──────── Records provided ────────
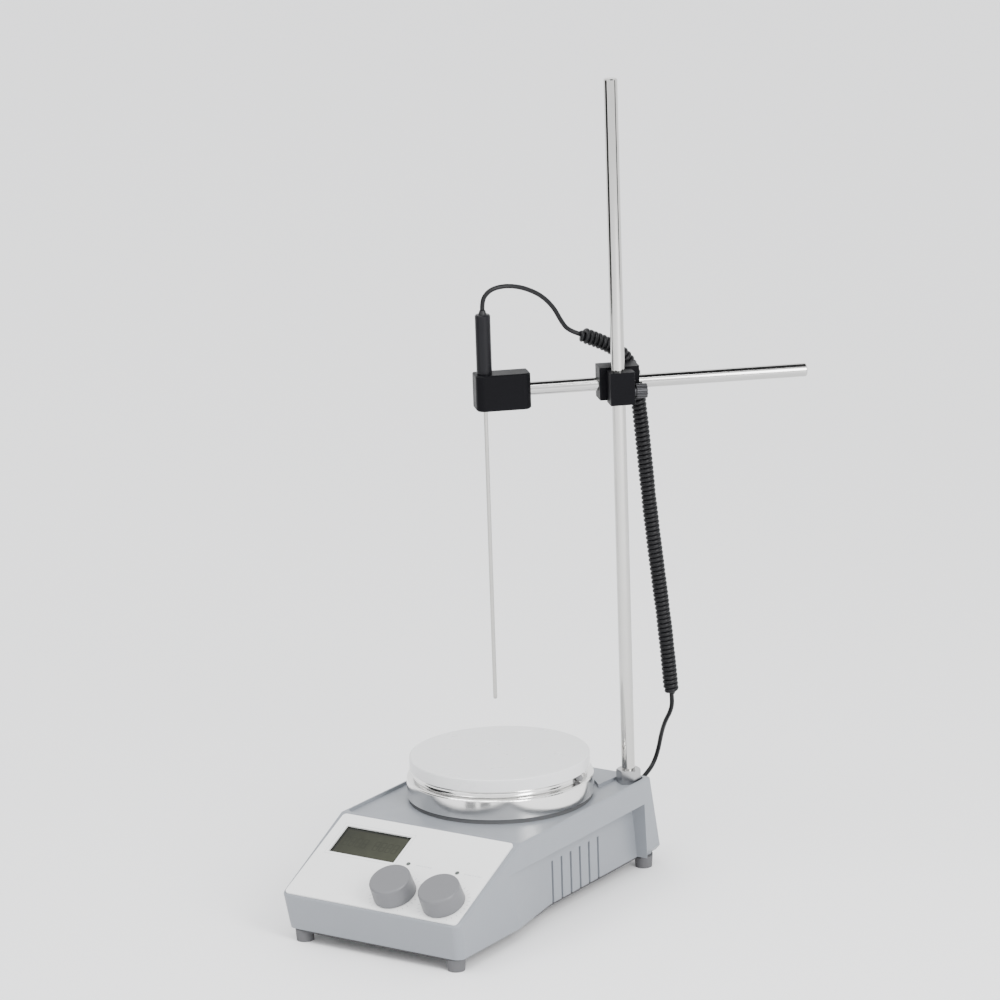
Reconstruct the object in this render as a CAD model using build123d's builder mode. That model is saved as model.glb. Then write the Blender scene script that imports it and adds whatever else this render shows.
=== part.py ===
from build123d import *

import os
from math import atan2, cos, degrees, pi, radians, sin, tan

# Hotplate magnetic stirrer with a support rod, a clamped temperature probe and its curly lead.
# Millimetres. The origin is on the bench under the stirring axis, +X is to the operator's right,
# +Y away from the operator and +Z up.

os.makedirs("parts", exist_ok=True)

# ---------------------------------------------------------------- driving dimensions

# Housing: a cast shell, open below, with a sloping control face and scooped sides
base_w = 160.0
side_draft = 4.0
wall = 3.0
foot_h = 9.0
plate_t = 1.5
front_foot_y = -171.0
front_y = -176.0
front_z = 37.0
slope_top_y = -94.0
rim_z = 76.0
deck_drop = 2.5
rim_w = 2.6
rear_top_y = 84.0
rear_y = 104.0
band_z = 56.0
recess_depth = 13.0
recess_bend_y = -40.0
recess_front_y = -118.0
recess_bend_r = 60.0
pillar_top_y = 76.5
pillar_foot_y = 83.0
pillar_chamfer = 5.5
corner_r = 6.0
edge_r = 1.8
groove_count = 6
groove_pitch = 12.6
groove_first_y = -35.0
groove_w = 2.6
groove_depth = 1.6
groove_top_z = 43.0
shelf_clear = 4.0
shelf_front_x = 52.0
shelf_rear_x = 57.0
shelf_side_y = 69.0
taper_allow = 0.5
mouth_lip = 1.0
boss_root = 1.0
vent_slot = (30.0, 3.0)
vent_pitch = (40.0, 8.0)
vent_rows = 8

# Fits
running_gap = 0.05
loose_gap = 0.2
seam_gap = 0.6

# Feet and their screws
foot_r = 7.0
foot_tip_r = 6.3
foot_inset = 13.5
foot_front_y = -163.0
foot_rear_y = 93.0
foot_boss_r = 6.0
foot_boss_h = 12.0
foot_seat = 3.0
screw_tip_gap = 1.0
m4_r = 2.0
m4_head_r = 3.6
m4_head_h = 2.6
m3_r = 1.25
m3_head_r = 2.75
m3_head_h = 2.0
m3_grip = 5.5
m3_tip_gap = 0.5

# Control face
overlay_inset = 5.0
overlay_low_s = 2.0
overlay_high_s = 88.5
overlay_t = 1.2
overlay_corner_r = 3.0
lcd_u = -36.0
lcd_s = 63.0
lcd_w = 58.0
lcd_h = 28.0
lcd_lap = 2.0
lcd_window_t = 1.5
lcd_body_w = 66.0
lcd_body_h = 36.0
board_depth = 10.6
board_t = 1.6
display_board_w = 138.0
display_board_low_s = 8.0
display_board_high_s = 80.0
display_posts = [(-63.0, 12.0), (-63.0, 38.0), (66.0, 12.0), (66.0, 72.0)]
post_r = 3.5
knob_r = 16.0
knob_h = 14.3
knob_lift = 0.5
knob_skirt_depth = 6.0
knob_wall = 3.0
knob_taper = 2.0
knob_edge_r = 1.5
knob_s = 20.3
stir_knob_u = 12.0
heat_knob_u = 54.3
shaft_r = 3.0
shaft_top_h = 12.0
shaft_foot_gap = 1.2
encoder_w = 12.0
bushing_r = 3.5
bushing_top_h = 1.0
encoder_floor = 1.0
encoder_gap = 1.0
lamp_r = 1.5
lamp_rise = 0.3
lamp_s = 50.7
lamp_us = [5.3, 47.9]

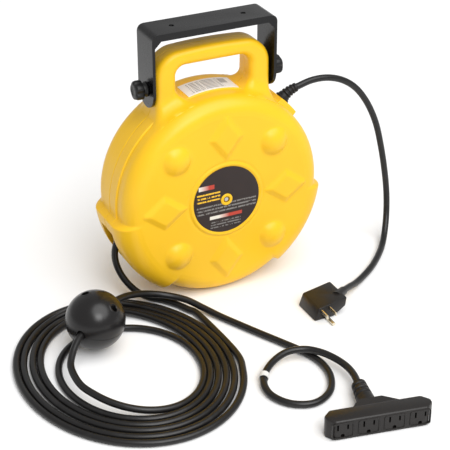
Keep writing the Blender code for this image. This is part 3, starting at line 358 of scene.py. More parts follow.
def feed(tree, socket, value):
    """Links a wire to a socket, or sets a plain value on it."""
    if isinstance(value, Wire):
        tree.links.new(value.socket, socket)
    else:
        socket.default_value = value


class Wire:
    """A shader socket that can be used in sums, so that an expression adds its Math nodes."""

    def __init__(self, tree, socket):
        self.tree = tree
        self.socket = socket

    def _with(self, operation, *values, clamp=False):
        math_node = self.tree.nodes.new("ShaderNodeMath")
        math_node.operation = operation
        math_node.use_clamp = clamp
        for socket, value in zip(math_node.inputs, values):
            feed(self.tree, socket, value)
        return Wire(self.tree, math_node.outputs[0])

    def __add__(self, other):
        return self._with("ADD", self, other)

    __radd__ = __add__

    def __sub__(self, other):
        return self._with("SUBTRACT", self, other)

    def __rsub__(self, other):
        return self._with("SUBTRACT", other, self)

    def __mul__(self, other):
        return self._with("MULTIPLY", self, other)

    __rmul__ = __mul__

    def __truediv__(self, other):
        return self._with("DIVIDE", self, other)

    def __rtruediv__(self, other):
        return self._with("DIVIDE", other, self)

    def __pow__(self, other):
        return self._with("POWER", self, other)

    def __abs__(self):
        return self._with("ABSOLUTE", self)

    def sine(self):
        return self._with("SINE", self)

    def lower(self, other):
        return self._with("MINIMUM", self, other)

    def clamped(self):
        return self._with("ADD", self, 0.0, clamp=True)

    def rises(self, low, high):
        """0 below low, 1 above high, a straight slope between."""
        return ((self - low) / (high - low)).clamped()

    def falls(self, low, high):
        return 1 - self.rises(low, high)


class Finish:
    """A material and the few ways that its nodes are made."""

    def __init__(self, name, colour, roughness, metallic=0.0, coat=0.0, specular=0.5):
        self.material = bpy.data.materials.new(name)
        self.material.use_nodes = True
        self.tree = self.material.node_tree
        self.shader = self.tree.nodes["Principled BSDF"]
        self.set("Base Color", (*colour, 1.0))
        self.set("Roughness", roughness)
        self.set("Metallic", metallic)
        self.set("Coat Weight", coat)
        self.set("Coat Roughness", 0.1)
        self.set("Specular IOR Level", specular)
        self.material.diffuse_color = (*colour, 1.0)

    def set(self, socket, value):
        """Links a wire to one of the shader's sockets, or sets a plain value on it."""
        feed(self.tree, self.shader.inputs[socket], value)

    def node(self, kind, sockets=None, output=0, **settings):
        """A node of a type, with its settings, then the values or wires of its sockets."""
        made = self.tree.nodes.new(kind)
        for key, value in settings.items():
            setattr(made, key, value)
        for key, value in (sockets or {}).items():
            feed(self.tree, made.inputs[key], value)
        return Wire(self.tree, made.outputs[output])

    def place(self):
        """Where a point lies in the frame, in metres."""
        return self.node("ShaderNodeTexCoord", output="Object")

    def along(self):
        """A cord's own map: the share of a turn round it, and the metres along it."""
        return self.node("ShaderNodeTexCoord", output="UV")

    def scaled(self, place, scale):
        """A vector with each part multiplied."""
        return self.node("ShaderNodeVectorMath", {0: place, 1: scale}, operation="MULTIPLY")

    def parts(self, place):
        """A vector's three parts."""
        split = self.node("ShaderNodeSeparateXYZ", {0: place}).socket.node
        return [Wire(self.tree, out) for out in split.outputs]

    def noise(self, scale, detail=3.0, roughness=0.5, place=None):
        """Fractal noise from 0 to 1, with about as many lumps to the metre as its scale."""
        sockets = {"Vector": place or self.place(), "Scale": scale, "Detail": detail, "Roughness": roughness}
        return self.node("ShaderNodeTexNoise", sockets)

    def mix(self, share, first, second):
        """A colour between two colours; a plain colour has three parts."""
        first, second = (value if isinstance(value, Wire) else (*value, 1.0) for value in (first, second))
        return self.node("ShaderNodeMix", {0: share, 6: first, 7: second}, output=2, data_type="RGBA")

    def bump(self, height, distance):
        """Raises the surface by height times distance in metres."""
        self.set("Normal", self.node("ShaderNodeBump", {"Height": height, "Distance": distance}))


def moulded(name, colour, roughness, grain=0.00004, deeper=0.90, **more):
    """Moulded plastic: a fine eroded grain, slow changes of shade and gloss, and faint rubbed patches."""
    made = Finish(name, colour, roughness, **more)
    slow, fine = made.noise(9.0, 2.0), made.noise(1400.0, 2.0)
    dark = tuple(c * deeper for c in colour)
    made.set("Base Color", made.mix(slow.rises(0.35, 0.70), dark, colour))
    rubbed = made.noise(38.0, 4.0, 0.6).rises(0.55, 0.75)
    made.set("Roughness", roughness + 0.10 * (slow - 0.5) - 0.05 * rubbed + 0.05 * (fine - 0.5))
    made.bump(fine, grain)
    return made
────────
### Problem to work on
Starting at the first line of the records above, please copy each line exactly until you reach the line containing "seam_gap = 0.6". Include that line and stop there.

### Output of the task
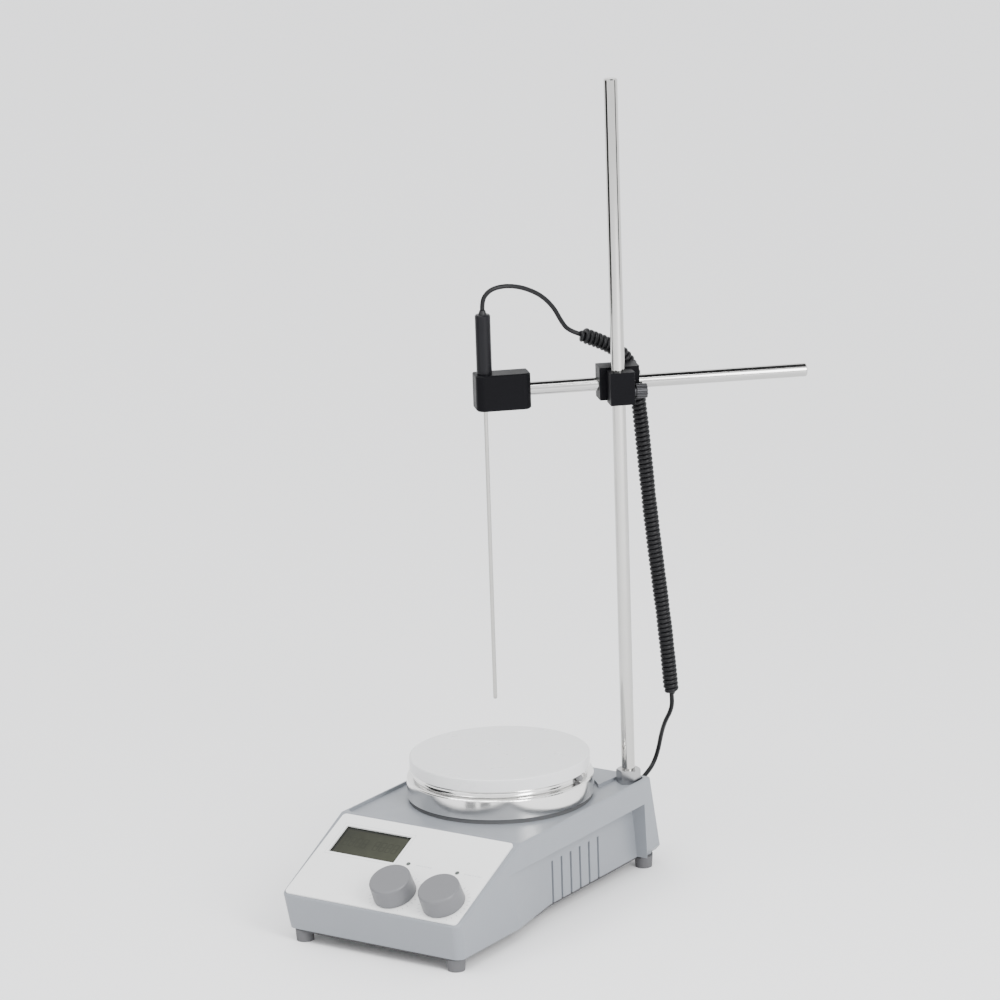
Reconstruct the object in this render as a CAD model using build123d's builder mode. That model is saved as model.glb. Then write the Blender scene script that imports it and adds whatever else this render shows.
=== part.py ===
from build123d import *

import os
from math import atan2, cos, degrees, pi, radians, sin, tan

# Hotplate magnetic stirrer with a support rod, a clamped temperature probe and its curly lead.
# Millimetres. The origin is on the bench under the stirring axis, +X is to the operator's right,
# +Y away from the operator and +Z up.

os.makedirs("parts", exist_ok=True)

# ---------------------------------------------------------------- driving dimensions

# Housing: a cast shell, open below, with a sloping control face and scooped sides
base_w = 160.0
side_draft = 4.0
wall = 3.0
foot_h = 9.0
plate_t = 1.5
front_foot_y = -171.0
front_y = -176.0
front_z = 37.0
slope_top_y = -94.0
rim_z = 76.0
deck_drop = 2.5
rim_w = 2.6
rear_top_y = 84.0
rear_y = 104.0
band_z = 56.0
recess_depth = 13.0
recess_bend_y = -40.0
recess_front_y = -118.0
recess_bend_r = 60.0
pillar_top_y = 76.5
pillar_foot_y = 83.0
pillar_chamfer = 5.5
corner_r = 6.0
edge_r = 1.8
groove_count = 6
groove_pitch = 12.6
groove_first_y = -35.0
groove_w = 2.6
groove_depth = 1.6
groove_top_z = 43.0
shelf_clear = 4.0
shelf_front_x = 52.0
shelf_rear_x = 57.0
shelf_side_y = 69.0
taper_allow = 0.5
mouth_lip = 1.0
boss_root = 1.0
vent_slot = (30.0, 3.0)
vent_pitch = (40.0, 8.0)
vent_rows = 8

# Fits
running_gap = 0.05
loose_gap = 0.2
seam_gap = 0.6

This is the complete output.